TASK DESCRIPTION =
Give the records back in full, exactly as they read.

======== MATERIAL FOR THIS TASK

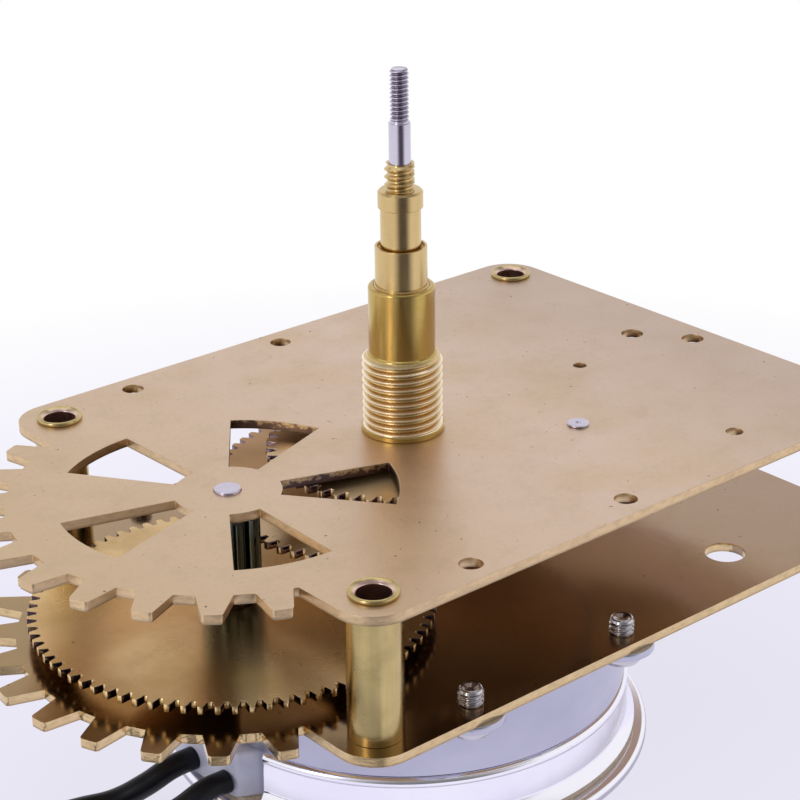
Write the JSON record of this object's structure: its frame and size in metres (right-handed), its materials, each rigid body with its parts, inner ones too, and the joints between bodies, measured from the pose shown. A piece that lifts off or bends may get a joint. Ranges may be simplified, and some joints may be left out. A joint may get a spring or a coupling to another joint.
{
  "type": "electric tower clock movement",
  "caption": "Open brass tower clock movement: two pierced plates on pillars, wheel train, hour, minute and seconds hand shafts, and a synchronous gear motor with two leads.",
  "frame": {"origin": "hand shaft's axis, at the foot of the dial bush's thread, 0.7 mm above the front plate's outer face", "axes": "+Z along the hand shaft towards the hands, +X from the wheel-shaped end of the plates to their straight end"},
  "size_m": [0.1378, 0.1128, 0.0889],
  "materials": {
    "plate_brass": "brushed, slightly stained rolled brass",
    "wheel_brass": "blanked and turned brass",
    "turned_brass": "bright turned brass",
    "pillar_brass": "drawn brass",
    "bright_steel": "turned steel",
    "dark_steel": "hardened, oiled steel",
    "plated_steel": "zinc plated drawn steel",
    "bronze": "sintered bronze",
    "sealant": "brown fibre ring",
    "white_plastic": "moulded translucent white plastic",
    "black_sleeve": "black silicone sleeving"
  },
  "bodies": {
    "frame": {"front_plate": "plate_brass", "back_plate": "plate_brass", "pillars": "pillar_brass", "dial_bush": "turned_brass", "motion_stud": "bright_steel", "stud_clip": "dark_steel", "mounting_flange": "plated_steel", "motor_screws": "bright_steel", "gearbox_case": "plated_steel", "output_bush": "bronze", "motor_can": "plated_steel", "sealing_ring": "sealant", "base_cover": "plated_steel", "terminal_block": "white_plastic", "lead_left": "black_sleeve", "lead_right": "black_sleeve"},
    "intermediate": {"intermediate_arbor": "bright_steel", "intermediate_pinion": "dark_steel", "intermediate_hub": "turned_brass", "intermediate_wheel": "wheel_brass"},
    "seconds": {"second_arbor": "bright_steel", "second_pinion": "dark_steel", "drive_sleeve": "turned_brass", "output_shaft": "bright_steel"},
    "minutes": {"minute_pipe": "turned_brass", "minute_pinion": "wheel_brass", "minute_hub": "turned_brass", "minute_wheel": "wheel_brass"},
    "motion": {"motion_wheel": "wheel_brass", "motion_pinion": "wheel_brass"},
    "hours": {"hour_pipe": "turned_brass", "hour_wheel": "wheel_brass"}
  },
  "joints": [
    {"name": "intermediate_turn", "type": "hinge", "parent": "frame", "child": "intermediate", "pos_m": [-0.0272, 0, 0], "axis": [0, 0, 1], "continuous": true},
    {"name": "seconds_turn", "type": "hinge", "parent": "frame", "child": "seconds", "pos_m": [0, 0, 0], "axis": [0, 0, 1], "continuous": true},
    {"name": "minutes_turn", "type": "hinge", "parent": "frame", "child": "minutes", "pos_m": [0, 0, 0], "axis": [0, 0, 1], "continuous": true},
    {"name": "motion_turn", "type": "hinge", "parent": "frame", "child": "motion", "pos_m": [0.01678, -0.01408, 0], "axis": [0, 0, 1], "continuous": true},
    {"name": "hours_turn", "type": "hinge", "parent": "frame", "child": "hours", "pos_m": [0, 0, 0], "axis": [0, 0, 1], "continuous": true}
  ],
  "couplings": [
    {"joint": "seconds_turn", "follows": "intermediate_turn", "ratio": -8},
    {"joint": "minutes_turn", "follows": "intermediate_turn", "ratio": -0.13333},
    {"joint": "motion_turn", "follows": "intermediate_turn", "ratio": 0.037037},
    {"joint": "hours_turn", "follows": "intermediate_turn", "ratio": -0.011111}
  ]
}
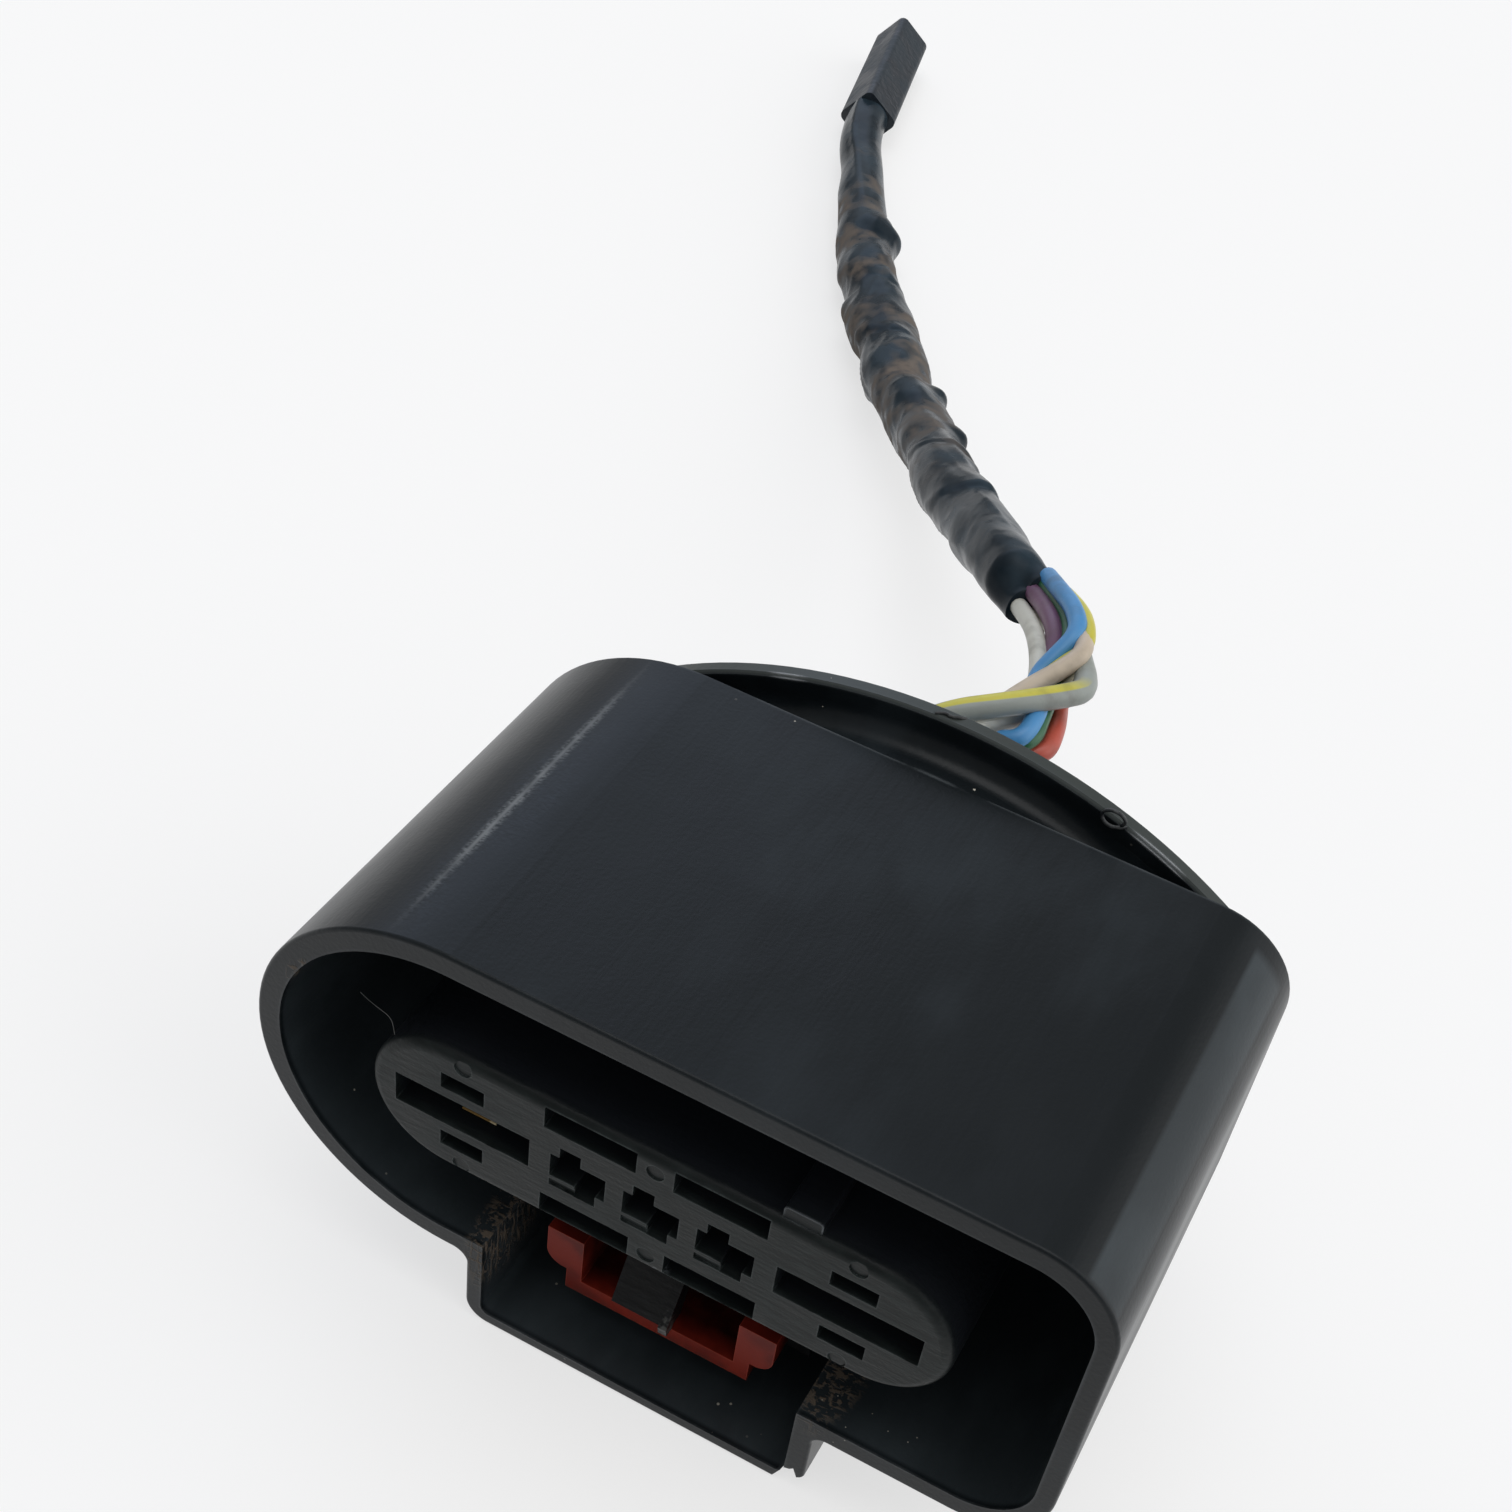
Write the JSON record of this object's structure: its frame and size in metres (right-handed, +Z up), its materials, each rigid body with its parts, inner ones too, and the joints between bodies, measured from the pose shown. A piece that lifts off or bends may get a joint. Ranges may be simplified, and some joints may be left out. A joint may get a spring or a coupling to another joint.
{
  "type": "fuel pump connector",
  "caption": "Multi-way plug with a D-ended shroud, latch bay, sliding lock, flat socket cavities, rear flange and a short taped wire harness.",
  "frame": {"origin": "middle of the open mating face, level with the shroud's rim", "axes": "+X along the long side of the shroud towards its flat end, +Y from the mating face to the back, +Z up, away from the latch bay"},
  "size_m": [0.1211, 0.2245, 0.043],
  "materials": {
    "shroud": "satin moulded",
    "plug_body": "satin moulded",
    "rear_cover": "satin moulded",
    "lock_slide": "satin moulded",
    "contacts": "plated strip",
    "wire_grey": "smooth insulation",
    "wire_white": "smooth insulation",
    "wire_tan": "smooth insulation",
    "wire_blue": "smooth insulation",
    "wire_green": "smooth insulation",
    "wire_red": "smooth insulation",
    "wire_purple": "smooth insulation",
    "wire_yellow": "smooth insulation",
    "wire_ivory": "smooth insulation",
    "tape_wrap": "dusty cloth tape",
    "end_sleeve": "dull sleeve"
  },
  "bodies": {
    "housing": {"shroud": "shroud", "plug_body": "plug_body", "rear_cover": "rear_cover", "contact_large_left": "contacts", "contact_large_right": "contacts", "contact_medium_upper_left": "contacts", "contact_medium_upper_right": "contacts", "contact_medium_lower_left": "contacts", "contact_medium_lower_right": "contacts", "contact_small_left": "contacts", "contact_small_middle": "contacts", "contact_small_right": "contacts", "wire_grey": "wire_grey", "wire_white": "wire_white", "wire_tan": "wire_tan", "wire_blue": "wire_blue", "wire_green": "wire_green", "wire_red": "wire_red", "wire_purple": "wire_purple", "wire_yellow": "wire_yellow", "wire_ivory": "wire_ivory", "tape_wrap": "tape_wrap", "end_sleeve": "end_sleeve"},
    "lock": {"lock_slide": "lock_slide"}
  },
  "joints": [
    {"name": "lock_slide_travel", "type": "slide", "parent": "housing", "child": "lock", "axis": [0, 1, 0], "range_m": [0, 0.0035]}
  ]
}
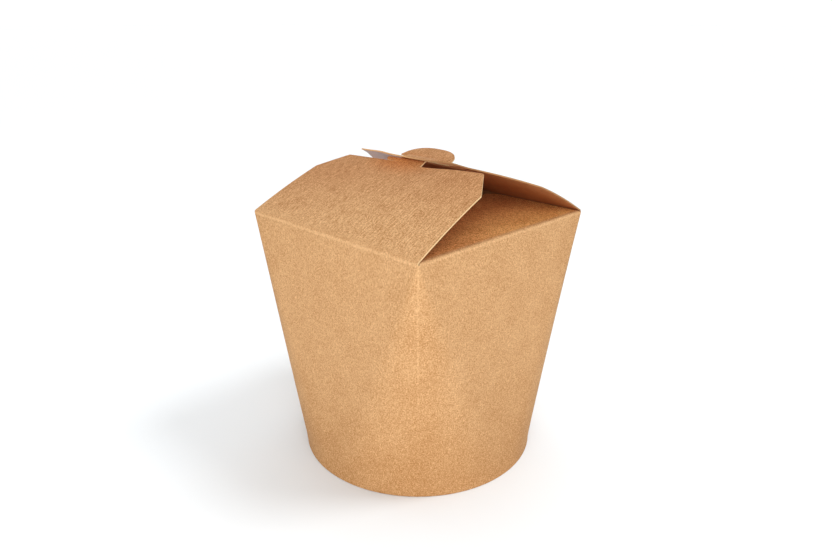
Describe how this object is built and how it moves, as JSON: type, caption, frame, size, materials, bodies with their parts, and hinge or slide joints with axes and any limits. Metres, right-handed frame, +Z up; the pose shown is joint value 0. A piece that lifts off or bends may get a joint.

================

RESPONSE =
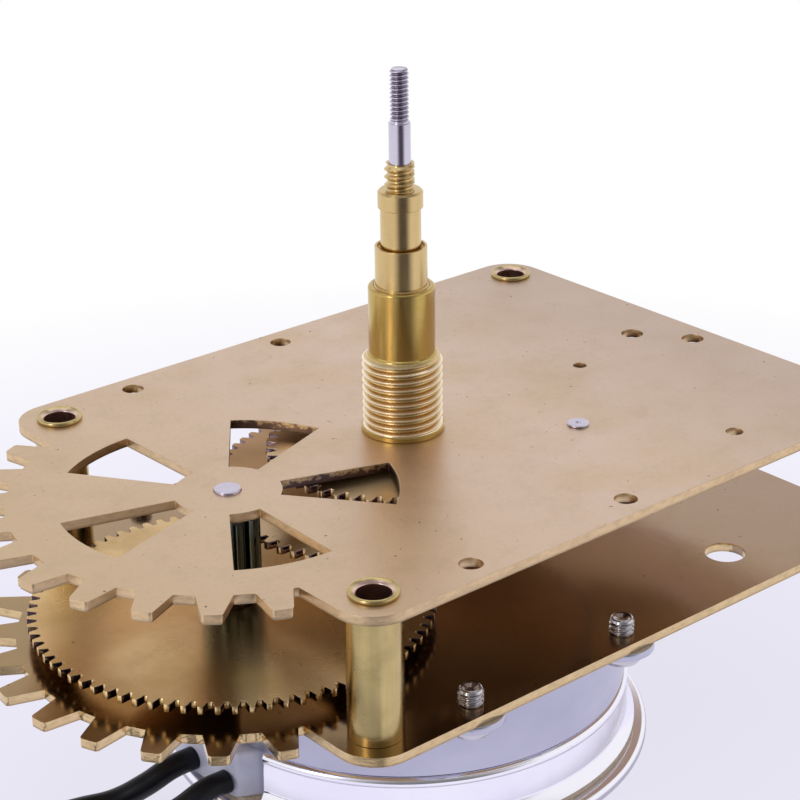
Write the JSON record of this object's structure: its frame and size in metres (right-handed), its materials, each rigid body with its parts, inner ones too, and the joints between bodies, measured from the pose shown. A piece that lifts off or bends may get a joint. Ranges may be simplified, and some joints may be left out. A joint may get a spring or a coupling to another joint.
{
  "type": "electric tower clock movement",
  "caption": "Open brass tower clock movement: two pierced plates on pillars, wheel train, hour, minute and seconds hand shafts, and a synchronous gear motor with two leads.",
  "frame": {"origin": "hand shaft's axis, at the foot of the dial bush's thread, 0.7 mm above the front plate's outer face", "axes": "+Z along the hand shaft towards the hands, +X from the wheel-shaped end of the plates to their straight end"},
  "size_m": [0.1378, 0.1128, 0.0889],
  "materials": {
    "plate_brass": "brushed, slightly stained rolled brass",
    "wheel_brass": "blanked and turned brass",
    "turned_brass": "bright turned brass",
    "pillar_brass": "drawn brass",
    "bright_steel": "turned steel",
    "dark_steel": "hardened, oiled steel",
    "plated_steel": "zinc plated drawn steel",
    "bronze": "sintered bronze",
    "sealant": "brown fibre ring",
    "white_plastic": "moulded translucent white plastic",
    "black_sleeve": "black silicone sleeving"
  },
  "bodies": {
    "frame": {"front_plate": "plate_brass", "back_plate": "plate_brass", "pillars": "pillar_brass", "dial_bush": "turned_brass", "motion_stud": "bright_steel", "stud_clip": "dark_steel", "mounting_flange": "plated_steel", "motor_screws": "bright_steel", "gearbox_case": "plated_steel", "output_bush": "bronze", "motor_can": "plated_steel", "sealing_ring": "sealant", "base_cover": "plated_steel", "terminal_block": "white_plastic", "lead_left": "black_sleeve", "lead_right": "black_sleeve"},
    "intermediate": {"intermediate_arbor": "bright_steel", "intermediate_pinion": "dark_steel", "intermediate_hub": "turned_brass", "intermediate_wheel": "wheel_brass"},
    "seconds": {"second_arbor": "bright_steel", "second_pinion": "dark_steel", "drive_sleeve": "turned_brass", "output_shaft": "bright_steel"},
    "minutes": {"minute_pipe": "turned_brass", "minute_pinion": "wheel_brass", "minute_hub": "turned_brass", "minute_wheel": "wheel_brass"},
    "motion": {"motion_wheel": "wheel_brass", "motion_pinion": "wheel_brass"},
    "hours": {"hour_pipe": "turned_brass", "hour_wheel": "wheel_brass"}
  },
  "joints": [
    {"name": "intermediate_turn", "type": "hinge", "parent": "frame", "child": "intermediate", "pos_m": [-0.0272, 0, 0], "axis": [0, 0, 1], "continuous": true},
    {"name": "seconds_turn", "type": "hinge", "parent": "frame", "child": "seconds", "pos_m": [0, 0, 0], "axis": [0, 0, 1], "continuous": true},
    {"name": "minutes_turn", "type": "hinge", "parent": "frame", "child": "minutes", "pos_m": [0, 0, 0], "axis": [0, 0, 1], "continuous": true},
    {"name": "motion_turn", "type": "hinge", "parent": "frame", "child": "motion", "pos_m": [0.01678, -0.01408, 0], "axis": [0, 0, 1], "continuous": true},
    {"name": "hours_turn", "type": "hinge", "parent": "frame", "child": "hours", "pos_m": [0, 0, 0], "axis": [0, 0, 1], "continuous": true}
  ],
  "couplings": [
    {"joint": "seconds_turn", "follows": "intermediate_turn", "ratio": -8},
    {"joint": "minutes_turn", "follows": "intermediate_turn", "ratio": -0.13333},
    {"joint": "motion_turn", "follows": "intermediate_turn", "ratio": 0.037037},
    {"joint": "hours_turn", "follows": "intermediate_turn", "ratio": -0.011111}
  ]
}
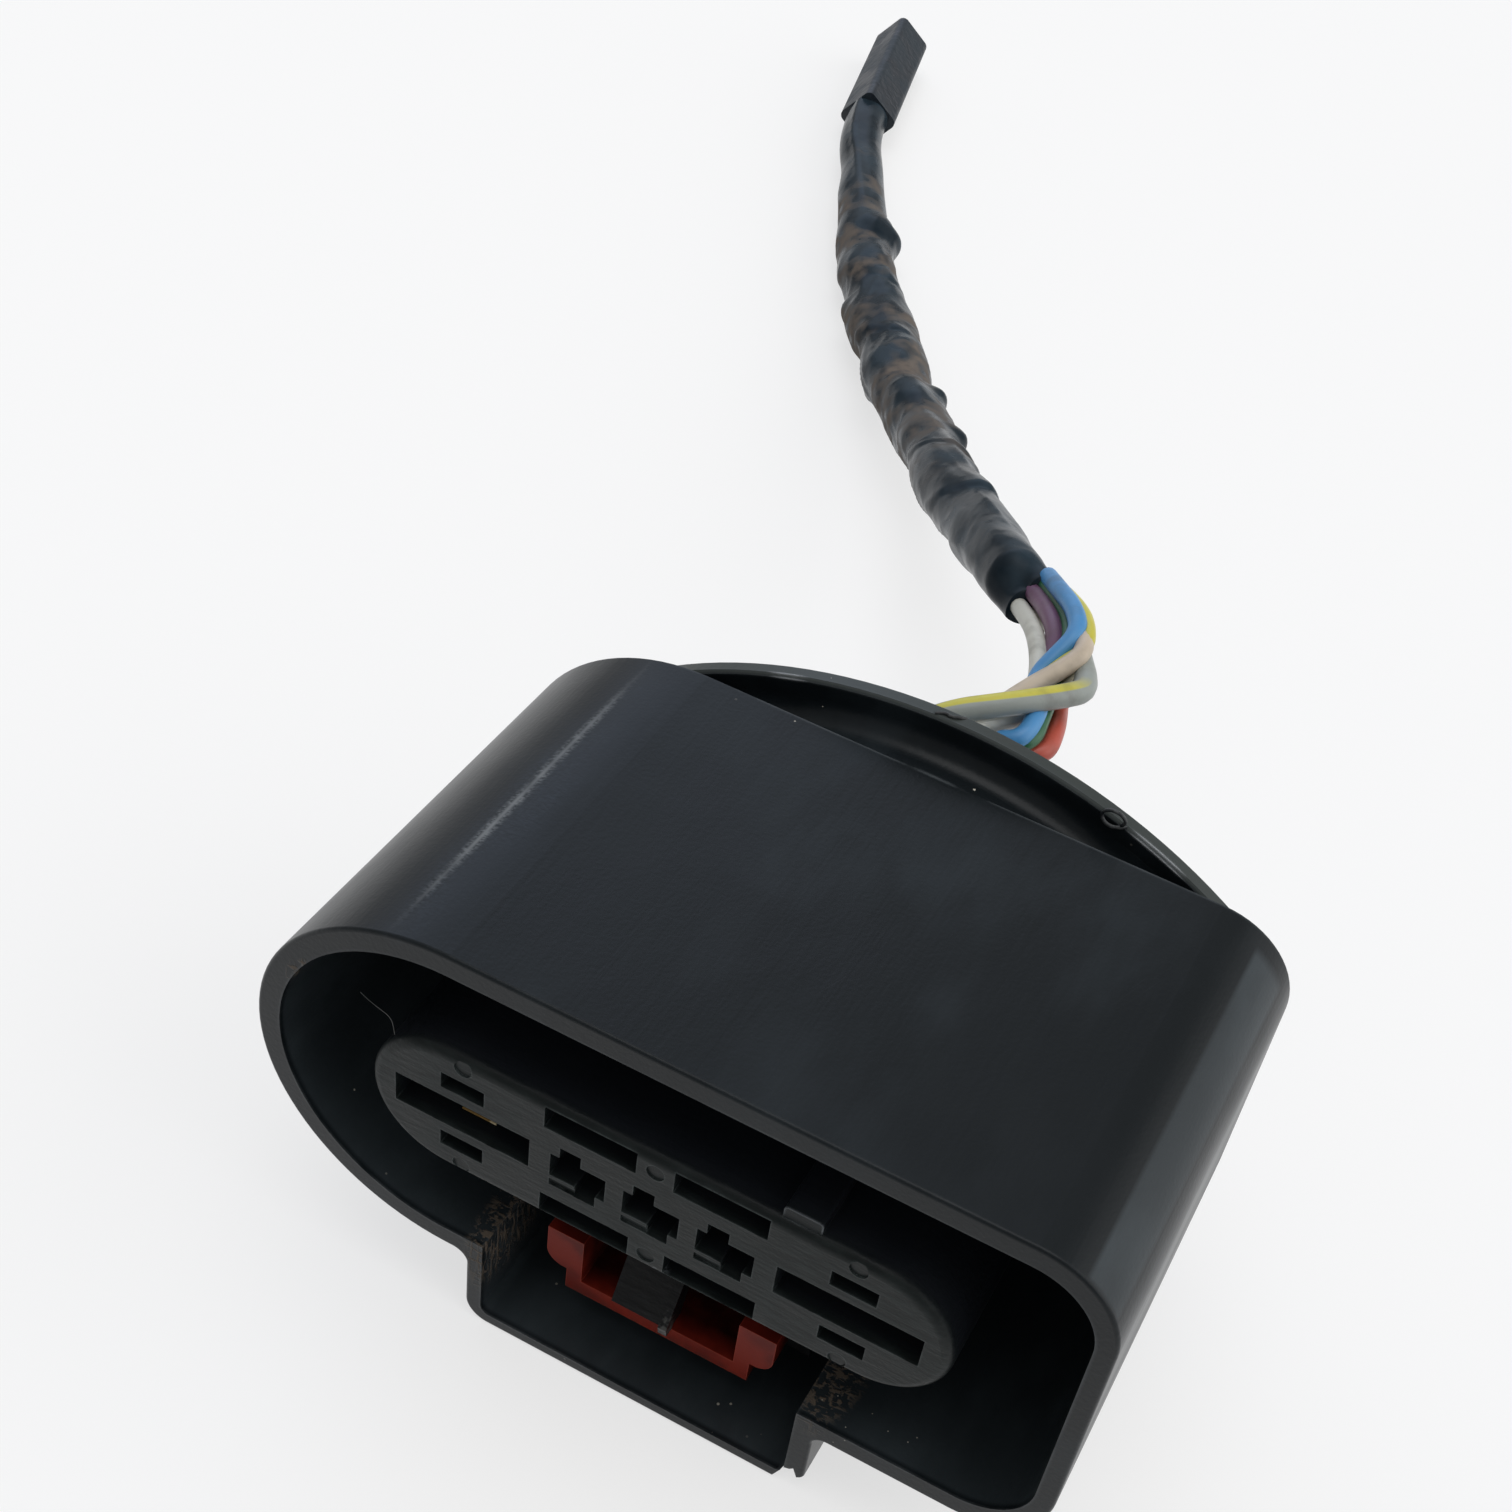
Write the JSON record of this object's structure: its frame and size in metres (right-handed, +Z up), its materials, each rigid body with its parts, inner ones too, and the joints between bodies, measured from the pose shown. A piece that lifts off or bends may get a joint. Ranges may be simplified, and some joints may be left out. A joint may get a spring or a coupling to another joint.
{
  "type": "fuel pump connector",
  "caption": "Multi-way plug with a D-ended shroud, latch bay, sliding lock, flat socket cavities, rear flange and a short taped wire harness.",
  "frame": {"origin": "middle of the open mating face, level with the shroud's rim", "axes": "+X along the long side of the shroud towards its flat end, +Y from the mating face to the back, +Z up, away from the latch bay"},
  "size_m": [0.1211, 0.2245, 0.043],
  "materials": {
    "shroud": "satin moulded",
    "plug_body": "satin moulded",
    "rear_cover": "satin moulded",
    "lock_slide": "satin moulded",
    "contacts": "plated strip",
    "wire_grey": "smooth insulation",
    "wire_white": "smooth insulation",
    "wire_tan": "smooth insulation",
    "wire_blue": "smooth insulation",
    "wire_green": "smooth insulation",
    "wire_red": "smooth insulation",
    "wire_purple": "smooth insulation",
    "wire_yellow": "smooth insulation",
    "wire_ivory": "smooth insulation",
    "tape_wrap": "dusty cloth tape",
    "end_sleeve": "dull sleeve"
  },
  "bodies": {
    "housing": {"shroud": "shroud", "plug_body": "plug_body", "rear_cover": "rear_cover", "contact_large_left": "contacts", "contact_large_right": "contacts", "contact_medium_upper_left": "contacts", "contact_medium_upper_right": "contacts", "contact_medium_lower_left": "contacts", "contact_medium_lower_right": "contacts", "contact_small_left": "contacts", "contact_small_middle": "contacts", "contact_small_right": "contacts", "wire_grey": "wire_grey", "wire_white": "wire_white", "wire_tan": "wire_tan", "wire_blue": "wire_blue", "wire_green": "wire_green", "wire_red": "wire_red", "wire_purple": "wire_purple", "wire_yellow": "wire_yellow", "wire_ivory": "wire_ivory", "tape_wrap": "tape_wrap", "end_sleeve": "end_sleeve"},
    "lock": {"lock_slide": "lock_slide"}
  },
  "joints": [
    {"name": "lock_slide_travel", "type": "slide", "parent": "housing", "child": "lock", "axis": [0, 1, 0], "range_m": [0, 0.0035]}
  ]
}
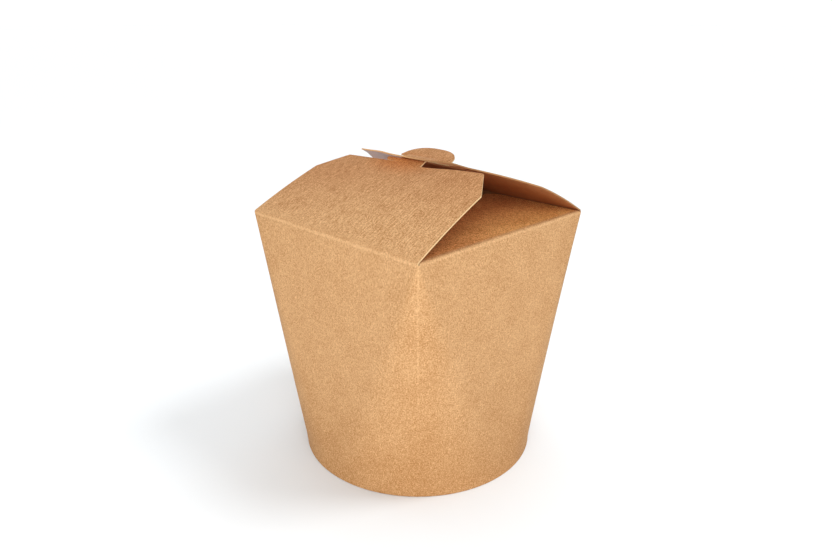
Describe how this object is built and how it moves, as JSON: type, caption, frame, size, materials, bodies with their parts, and hinge or slide joints with axes and any limits. Metres, right-handed frame, +Z up; the pose shown is joint value 0. A piece that lifts off or bends may get a joint.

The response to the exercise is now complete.